Materials Science

Graphene based wireless 'tooth tattoo' sensor to detect bacteria

Who? 

Manu Sebastian Mannoor, Graduate student
Mechanical and Aerospace Engineering, Princeton University
manus@princeton.edu

What?

The fundamental question we are trying to answer is whether we can directly interface highly sensitive sensors based on nanomaterial graphene with biological materials, such as tooth enamel and skin. Further, we have investigated the capability of such bio-interfaced sensors to demonstrate on-body, real-time monitoring of disease causing pathogens.

How? 

We fabricate our sensors in the dust-free environment of a clean-room facility. We do the characterization of devices using various hardware and equipment in our lab. We also do our electrical sensing measurements in a lab where we can prepare the required chemicals and biological materials.

Why?

We were able to demonstrate that highly sensitive sensors constructed using a nanomaterial called graphene can be directly interfaced with biomaterials such as tooth enamel and skin.
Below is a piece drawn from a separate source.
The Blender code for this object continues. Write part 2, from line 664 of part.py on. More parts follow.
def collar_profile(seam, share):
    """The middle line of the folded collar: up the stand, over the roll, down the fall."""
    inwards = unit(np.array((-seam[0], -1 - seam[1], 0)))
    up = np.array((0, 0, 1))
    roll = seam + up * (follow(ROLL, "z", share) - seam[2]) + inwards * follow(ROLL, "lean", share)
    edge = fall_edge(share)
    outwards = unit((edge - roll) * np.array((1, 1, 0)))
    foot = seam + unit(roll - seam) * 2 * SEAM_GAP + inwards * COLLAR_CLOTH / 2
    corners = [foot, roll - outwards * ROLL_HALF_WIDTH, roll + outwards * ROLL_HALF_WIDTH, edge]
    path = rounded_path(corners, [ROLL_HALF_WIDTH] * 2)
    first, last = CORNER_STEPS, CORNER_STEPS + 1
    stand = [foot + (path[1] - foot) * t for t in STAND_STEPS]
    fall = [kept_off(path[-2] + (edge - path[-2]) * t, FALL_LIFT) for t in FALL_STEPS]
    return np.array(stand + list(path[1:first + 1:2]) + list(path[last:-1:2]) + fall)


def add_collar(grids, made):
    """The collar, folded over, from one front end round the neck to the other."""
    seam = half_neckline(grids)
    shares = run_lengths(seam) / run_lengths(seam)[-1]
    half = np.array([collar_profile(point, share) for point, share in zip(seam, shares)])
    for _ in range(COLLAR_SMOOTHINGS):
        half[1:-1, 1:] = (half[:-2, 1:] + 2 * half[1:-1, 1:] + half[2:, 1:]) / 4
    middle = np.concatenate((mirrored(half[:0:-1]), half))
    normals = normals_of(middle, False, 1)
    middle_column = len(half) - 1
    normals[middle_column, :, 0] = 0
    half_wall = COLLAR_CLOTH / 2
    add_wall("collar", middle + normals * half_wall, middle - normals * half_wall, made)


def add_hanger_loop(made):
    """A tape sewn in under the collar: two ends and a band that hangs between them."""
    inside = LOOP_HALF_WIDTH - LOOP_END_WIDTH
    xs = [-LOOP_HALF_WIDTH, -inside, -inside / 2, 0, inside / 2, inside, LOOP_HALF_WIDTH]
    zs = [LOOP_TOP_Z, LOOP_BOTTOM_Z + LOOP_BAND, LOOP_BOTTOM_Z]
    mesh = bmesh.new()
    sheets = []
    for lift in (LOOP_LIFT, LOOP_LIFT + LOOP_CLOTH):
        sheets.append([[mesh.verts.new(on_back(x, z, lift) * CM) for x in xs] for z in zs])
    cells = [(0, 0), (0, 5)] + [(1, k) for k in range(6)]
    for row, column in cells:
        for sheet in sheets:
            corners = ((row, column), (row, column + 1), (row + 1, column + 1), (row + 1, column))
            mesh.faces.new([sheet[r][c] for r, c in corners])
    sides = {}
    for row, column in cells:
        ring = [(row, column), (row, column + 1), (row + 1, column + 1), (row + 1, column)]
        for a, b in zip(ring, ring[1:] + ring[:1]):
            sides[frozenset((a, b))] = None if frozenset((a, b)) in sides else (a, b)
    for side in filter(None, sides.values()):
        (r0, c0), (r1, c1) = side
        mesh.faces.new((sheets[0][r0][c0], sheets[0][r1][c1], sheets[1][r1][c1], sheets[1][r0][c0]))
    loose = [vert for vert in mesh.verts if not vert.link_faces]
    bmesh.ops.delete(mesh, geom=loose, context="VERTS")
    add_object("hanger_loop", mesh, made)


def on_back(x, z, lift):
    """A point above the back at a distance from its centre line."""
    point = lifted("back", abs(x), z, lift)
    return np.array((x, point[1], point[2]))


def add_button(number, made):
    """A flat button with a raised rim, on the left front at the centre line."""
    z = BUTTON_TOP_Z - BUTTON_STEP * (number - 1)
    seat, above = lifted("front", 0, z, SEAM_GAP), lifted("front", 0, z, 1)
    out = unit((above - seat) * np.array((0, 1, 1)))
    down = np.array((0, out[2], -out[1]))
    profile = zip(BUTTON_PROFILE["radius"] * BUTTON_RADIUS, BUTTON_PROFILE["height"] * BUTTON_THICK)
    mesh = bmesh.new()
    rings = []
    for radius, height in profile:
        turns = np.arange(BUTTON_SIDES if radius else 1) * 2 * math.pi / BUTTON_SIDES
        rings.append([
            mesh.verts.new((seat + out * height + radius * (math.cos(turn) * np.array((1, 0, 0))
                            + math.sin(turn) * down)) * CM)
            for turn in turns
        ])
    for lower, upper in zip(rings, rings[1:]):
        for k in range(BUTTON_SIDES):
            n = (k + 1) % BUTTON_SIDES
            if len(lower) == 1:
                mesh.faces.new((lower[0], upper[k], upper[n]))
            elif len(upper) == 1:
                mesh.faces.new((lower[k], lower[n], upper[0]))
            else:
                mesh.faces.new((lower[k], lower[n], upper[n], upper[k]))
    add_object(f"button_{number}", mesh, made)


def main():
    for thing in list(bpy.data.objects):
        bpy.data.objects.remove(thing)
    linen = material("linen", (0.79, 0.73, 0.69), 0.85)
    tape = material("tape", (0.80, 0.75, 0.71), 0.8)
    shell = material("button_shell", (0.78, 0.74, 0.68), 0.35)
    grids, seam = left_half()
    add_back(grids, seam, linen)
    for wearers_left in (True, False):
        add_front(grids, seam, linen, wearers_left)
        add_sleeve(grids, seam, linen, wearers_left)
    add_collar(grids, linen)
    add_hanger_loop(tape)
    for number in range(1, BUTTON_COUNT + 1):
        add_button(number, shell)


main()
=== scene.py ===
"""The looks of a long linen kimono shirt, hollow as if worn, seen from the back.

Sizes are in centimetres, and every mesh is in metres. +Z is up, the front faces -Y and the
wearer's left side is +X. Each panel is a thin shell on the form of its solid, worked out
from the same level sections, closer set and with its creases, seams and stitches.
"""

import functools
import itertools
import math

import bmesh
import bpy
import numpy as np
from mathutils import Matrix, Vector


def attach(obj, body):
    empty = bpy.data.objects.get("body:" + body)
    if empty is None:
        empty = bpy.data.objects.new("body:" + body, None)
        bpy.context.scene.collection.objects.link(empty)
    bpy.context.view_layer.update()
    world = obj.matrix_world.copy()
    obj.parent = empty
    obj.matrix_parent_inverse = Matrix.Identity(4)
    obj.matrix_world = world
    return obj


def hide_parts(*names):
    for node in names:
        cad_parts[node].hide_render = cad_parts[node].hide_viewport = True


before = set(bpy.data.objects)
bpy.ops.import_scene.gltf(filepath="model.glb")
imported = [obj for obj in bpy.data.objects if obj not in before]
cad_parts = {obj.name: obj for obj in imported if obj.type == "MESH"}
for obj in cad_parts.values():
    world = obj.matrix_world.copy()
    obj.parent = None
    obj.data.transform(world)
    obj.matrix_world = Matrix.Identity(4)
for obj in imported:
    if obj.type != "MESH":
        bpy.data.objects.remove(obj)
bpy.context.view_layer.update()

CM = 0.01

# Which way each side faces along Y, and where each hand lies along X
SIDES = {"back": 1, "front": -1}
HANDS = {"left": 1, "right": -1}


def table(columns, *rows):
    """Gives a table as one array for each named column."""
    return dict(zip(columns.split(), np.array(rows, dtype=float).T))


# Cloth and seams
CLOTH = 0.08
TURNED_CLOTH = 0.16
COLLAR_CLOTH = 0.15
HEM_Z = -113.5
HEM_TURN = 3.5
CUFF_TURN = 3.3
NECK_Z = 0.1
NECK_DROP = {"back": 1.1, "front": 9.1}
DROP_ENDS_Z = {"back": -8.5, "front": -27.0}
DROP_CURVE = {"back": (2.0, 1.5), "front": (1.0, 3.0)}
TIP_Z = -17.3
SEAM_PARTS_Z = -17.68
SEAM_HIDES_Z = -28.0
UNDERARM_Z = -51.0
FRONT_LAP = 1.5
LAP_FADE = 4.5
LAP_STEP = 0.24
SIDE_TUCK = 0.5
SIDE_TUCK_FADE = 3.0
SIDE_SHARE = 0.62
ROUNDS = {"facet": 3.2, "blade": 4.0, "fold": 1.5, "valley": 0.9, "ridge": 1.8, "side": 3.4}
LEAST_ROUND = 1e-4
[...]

We functionalized such sensors with  biomolecules called peptides to specifically recognize and detect bacteria (such as E. coli) with a sensitivity of single cell level. Further, integration of  a coil antenna to the tooth mount sensors enabled it to operate in a battery-free, wireless manner to monitor and detect stomach cancer causing bacteria present in the saliva in real-time.  This demonstrates the possibility of providing on-body health quality monitoring. We also integrated such sensors with hospital equipment to monitor staph aureus “superbugs”, demonstrating the possibility of providing hospital sanitation monitoring.

The challenges that remain include: 1. Improving the selectivity of the sensor towards specific bacteria
2. Shrinking the size of the sensor with the wireless component to fit a human molar.  (The image shows our sensor on a cow’s tooth.)